What is content rot in sales enablement?
Content rot is the gradual buildup of sales assets that are outdated, duplicated, or simply unused, left live in a content hub where reps might still find and send them by mistake. It rarely happens all at once, which is exactly why it is easy to miss until a rep sends something wrong mid-deal.
Should you delete or archive old sales content?
Archive content that still has historical, legal, or reference value, and reserve outright deletion for content that has no residual value and nothing pointing back to it. When you are unsure which category something falls into, archiving is the safer default since it is reversible and deleting is not.
How often should sales content be audited?
Most teams benefit from a light quarterly review of high-traffic assets and a full inventory once or twice a year. Tying the full audit to major events like a pricing change or product launch tends to work well, since those are the moments most likely to make a batch of content wrong overnight.

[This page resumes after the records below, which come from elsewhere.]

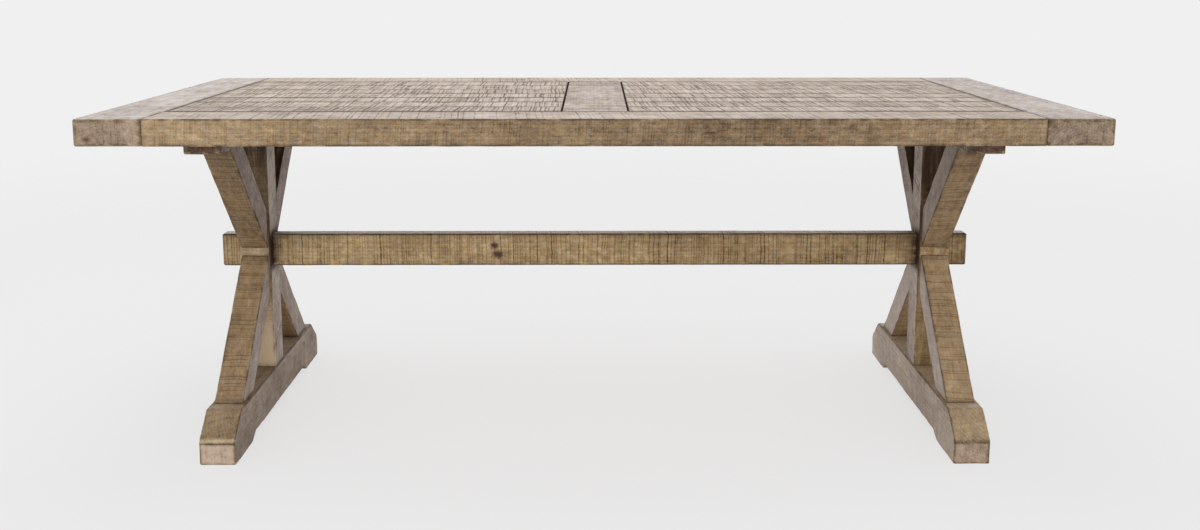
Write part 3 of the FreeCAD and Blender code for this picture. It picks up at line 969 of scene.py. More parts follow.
    def tones(self, marks: Marks, kerfs: Socket, fibres: Socket, knots: Socket) -> Socket:
        """How light the stain is, about a half on average.

        Formula: a half plus the board's own tone, plus each pattern's share times its distance from a
        half, less the kerfs' share. The rings' share differs on a sawn end.

        Args:
            marks: the board's marks.
            kerfs: one in the blade's marks.
            fibres: the wood's fibres.
            knots: how far inside a knot each place is.

        Returns:
            Nought for the darkest tone, one for the lightest.
        """
        tree = marks.tree
        rings = add_node(tree, "Math", {0: self.rings(marks, knots), 1: -0.5}, operation="ADD")["Value"]
        share = add_node(tree, "MapRange", {"Value": marks.end, "To Min": -self.ring,
                                            "To Max": -self.end_ring})["Result"]
        total = add_node(tree, "Math", {0: rings, 1: share, 2: marks.tone}, operation="MULTIPLY_ADD")["Value"]
        parts = ((self.mottle(marks, self.cloud_spots), self.cloud),
                 (self.mottle(marks, self.blotch_spots), self.blotch),
                 (self.mottle(marks, self.grit_spots), self.grit),
                 (self.mottle(marks, self.sweep_spots), self.sweep),
                 (fibres, self.fibre), (kerfs, -self.kerf))
        for pattern, part in parts:
            total = add_node(tree, "Math", {0: pattern, 1: part, 2: total}, operation="MULTIPLY_ADD")["Value"]
        spots = self.cloud + self.blotch + self.grit + self.sweep + self.fibre
        middle = 0.5 - 0.5 * spots + self.kerf_cover * self.kerf
        return add_node(tree, "Math", {0: total, 1: middle}, operation="ADD")["Value"]

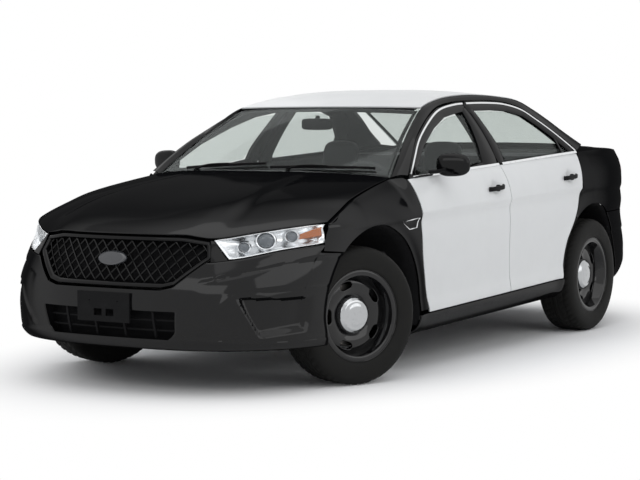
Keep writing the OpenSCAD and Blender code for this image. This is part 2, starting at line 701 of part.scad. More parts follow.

Does retiring content hurt SEO?
Not if it is done correctly. Redirecting valuable URLs to updated pages preserves most of the SEO equity those pages built up, while simply deleting pages without redirects can create broken links that hurt crawl efficiency and confuse both users and search engines.
Who should own the content retirement process?
Ownership usually sits with content or enablement marketing, but the decision to retire a specific asset should involve input from sales, since reps often know what is actually being used in the field before the data catches up.
What tools help identify content that should be retired?
Content intelligence and tracking tools that show per-asset engagement, including view counts, share counts, and completion rates, make it far easier to spot content nobody is using than relying on a manual spreadsheet review.
What happens to content shared in old deals if I retire it?
A well-built content platform lets you retire a source asset going forward while keeping previously shared links intact for deals already in progress, so you are not cutting off access to a buyer mid-negotiation just because the source file changed.